Evaluating nanocellulose from food waste as a functional amendment for sandy soils: Linking fiber structure to water dynamics, soil mechanics, and plant-microbes interactions

Micro and nanofibers have the ability to imbue control over water transport properties and mechanical cohesion to granular materials. These key characteristics are proportional to the fiber size, if finely tuned, and can enable soils to more effectively host life. Typically, requirements include a high organic matter content, a rich microbiome, and especially physico-chemical properties conducive to water dynamics.
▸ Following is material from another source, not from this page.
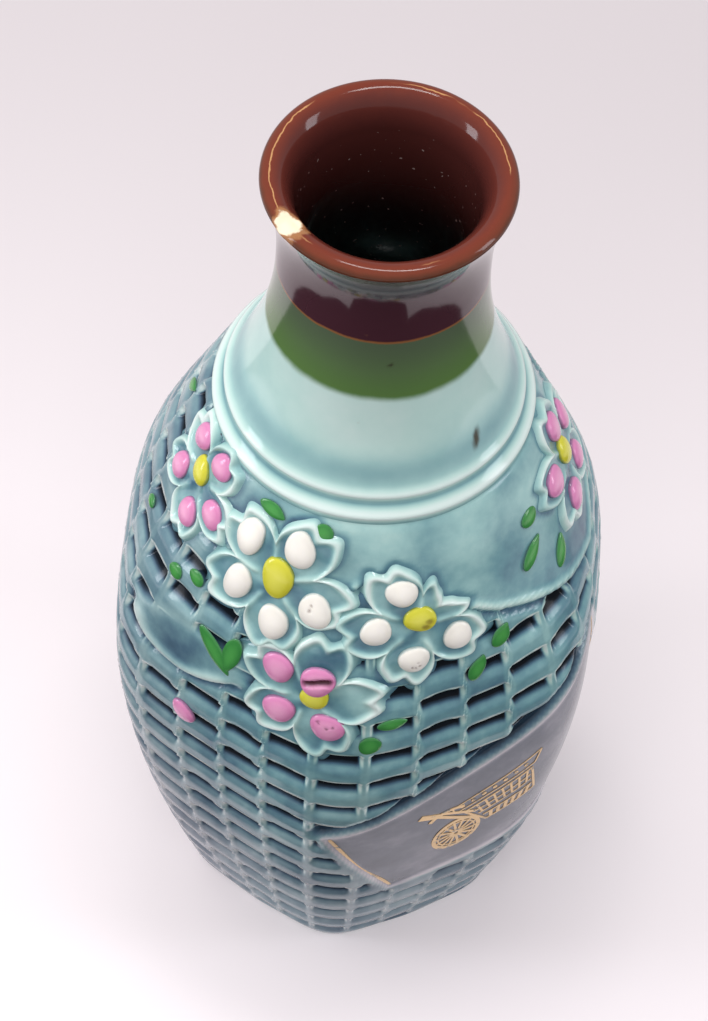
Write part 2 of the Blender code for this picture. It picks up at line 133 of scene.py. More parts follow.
def ramp_stops(node, stops):
    """Give a Color Ramp its (position, hex colour) stops."""
    ramp = node.color_ramp
    while len(ramp.elements) > 1:
        ramp.elements.remove(ramp.elements[0])
    ramp.elements[0].position = stops[0][0]
    ramp.elements[0].color = tint(stops[0][1])
    for place, code in stops[1:]:
        element = ramp.elements.new(place)
        element.color = tint(code)


def new_material(name, roughness, metallic=0.0):
    """A Principled material, its node tree and its shader."""
    material = bpy.data.materials.new(name)
    material.use_nodes = True
    tree = material.node_tree
    shader = tree.nodes["Principled BSDF"]
    shader.inputs["Roughness"].default_value = roughness
    shader.inputs["Metallic"].default_value = metallic
    shader.inputs["IOR"].default_value = GLAZE_IOR
    return material, tree, shader


def smooth_step(low, high, value):
    """0 below low, 1 above high, and a soft slope between."""
    share = np.clip((value - low) / (high - low), 0.0, 1.0)
    return share * share * (3.0 - 2.0 * share)


# %% [markdown]
# ## The wall as a formula
# A thrown or cast bottle is a run of a few bows: foot to belly, belly to shoulder, shoulder to neck and
# neck to lip. Each bow is a power curve. A power mean of three widths turns the round section into a
# soft hexagon lower down, with one corner to the front.

# %% The wall
FACE_AZIMUTHS = (30.0, 90.0, 150.0)
HEXAGON_TOP = 150.0 * MM
HEXAGON_FULL = 80.0 * MM
ROUND_POWER = 2.0
HEXAGON_POWER = 9.0


def bowed(start, end, share, power):
    """Run from start to end, leaving start slowly."""
    return start + (end - start) * np.clip(share, 0.0, 1.0) ** power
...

Herein, we developed mechanochemical processes to fibrillate food-waste-based biomass (namely, peels) into a range of fiber solutions. Macrofibers and nanofibers were obtained via mild processing steps and were fully characterized, the relation between the morphology as well as physico-chemical properties of the fibers was thoroughly studied. Three sand types associated with deserts were evaluated for their potential benefits from the fiber amendments. The compressive response of the amended soils and, more importantly, their water holding, water permeability, and evaporation rate were thoroughly evaluated. The resistance of reinforced soil matrices to biodegradation and dry-wet cycling was also used to evaluate long-term performance. Finally, this study provides an outlook on nutrient retention for agricultural endeavors as a function of fiber amendment type and content.